Telomeres are repetitive nucleotide sequences at the end of chromosomes that protect coding regions of DNA from deteriorating during cell division. Telomeres shorten not only as we age, but also when we are under stress. Shorter telomeres are linked to an increased incidence of age-related diseases such as cardiovascular disease, and to an increased risk of death. The enzyme telomerase lengthens telomeres through the addition of nucleotide repeats.

Preliminary studies show that meditation can have a protective effect on telomeres, most likely by increasing telomerase activity. Specific types of meditation may be more effective than others in maintaining telomere length. Nuygen et al. [Psychoneuroimmunology] tested whether specific types of meditation practice have a protective effect on telomere length.

The researchers randomly assigned recruits to mindfulness meditation (MM), loving-kindness meditation (LKM), or a wait-list control. Their final sample (excluding dropouts and participants with inadequate DNA samples) consisted of 142 meditation-naive recruits (average age = 49; 70% female; 81% Caucasian). MM and LKM participants attended six, hour-long, group meditation training workshops held once per week. They also received 20-minute audio-recorded guided meditations to assist in daily home practice.

MM training focused on developing open, non-judgmental attention towards breath, bodily sensations, thoughts, and feelings, as well as choiceless awareness. LKM training focused on cultivating warm feelings towards oneself, a loved one, an acquaintance, a difficult person, and all beings.
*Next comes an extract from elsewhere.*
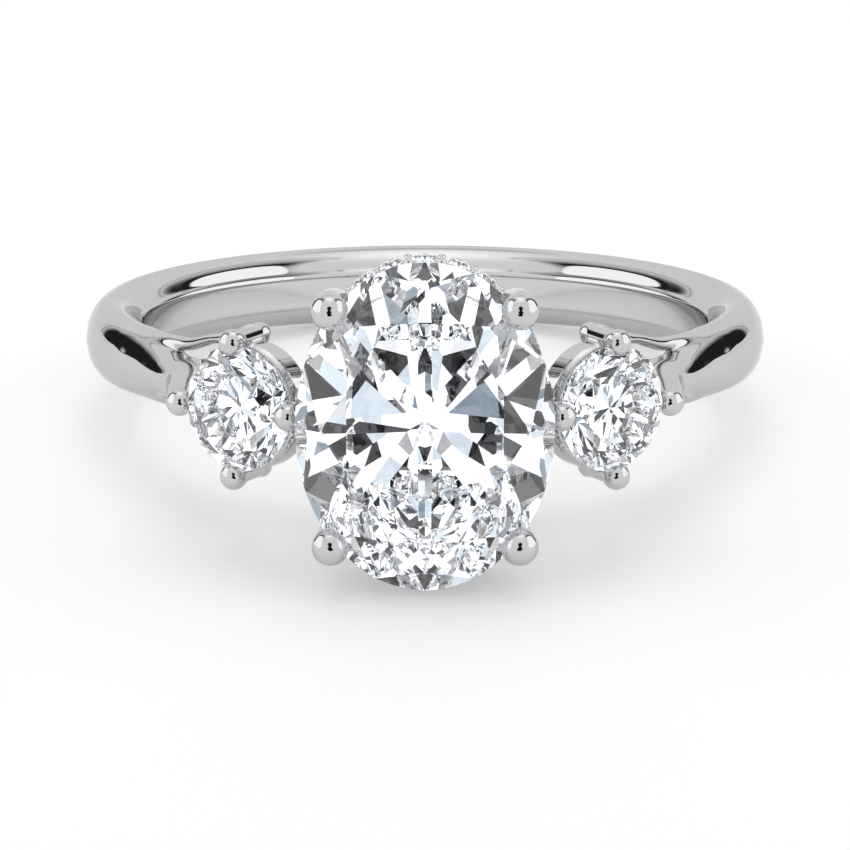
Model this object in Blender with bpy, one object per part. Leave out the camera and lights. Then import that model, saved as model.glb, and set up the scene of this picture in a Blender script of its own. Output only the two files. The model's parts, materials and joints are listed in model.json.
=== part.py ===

Two weeks prior to the workshops (and three weeks after) participants donated a blood sample that was used to assess white blood cell (monocyte and lymphocyte) telomere length. Participant moods and extent of meditation practice were assessed by daily diary.

All groups showed a decrease in telomere length over the course of the study. The mean decrease in telomere length was significantly less for LKM (-0.03) than for the control group (-0.08). The MM group decrease (-0.06) was midway between the other two groups, and not significantly different from either.

The average telomere length decrease for all participants combined was equivalent to a loss of 115 DNA base pairs, which is larger than one might expect over a 12-week period. Other studies suggest white blood cell telomeres shorten by an average of 15-50 base pairs per year. Changes in telomere length were unrelated to participants’ moods or home practice.

This study provides evidence that, in a sample of middle-aged adults, only loving-kindness meditation significantly decreased the degree of telomere shortening over time compared to a control group. The positive emotions associated with loving-kindness meditation may have a protective function in reducing cellular aging and maintaining wellness.

Other factors, however, cannot be ruled out. The fact that this effect was unrelated to mood or home meditation practice makes it hard to specify what it is about LKM training that helped.

The study could not rule out changes in the relative proportion of different white blood cell types present in the blood samples over time that could potentially lead to spurious measures of telomere change. The unexpectedly large magnitude of overall telomere shortening over a relatively brief time span also raises the possibility of unknown collection or assay discrepancies between this study and prior studies.

Reference:

Nguyen, K. D., Lin, J., Algoe, S. B., Brantley, M. M., Kim, S. L., Brantley, J., . . . Fredrickson, B. L. (2019). Loving-Kindness meditation slows biological aging in novices: Evidence from a 12-week randomized controlled trial. Psychoneuroendocrinology.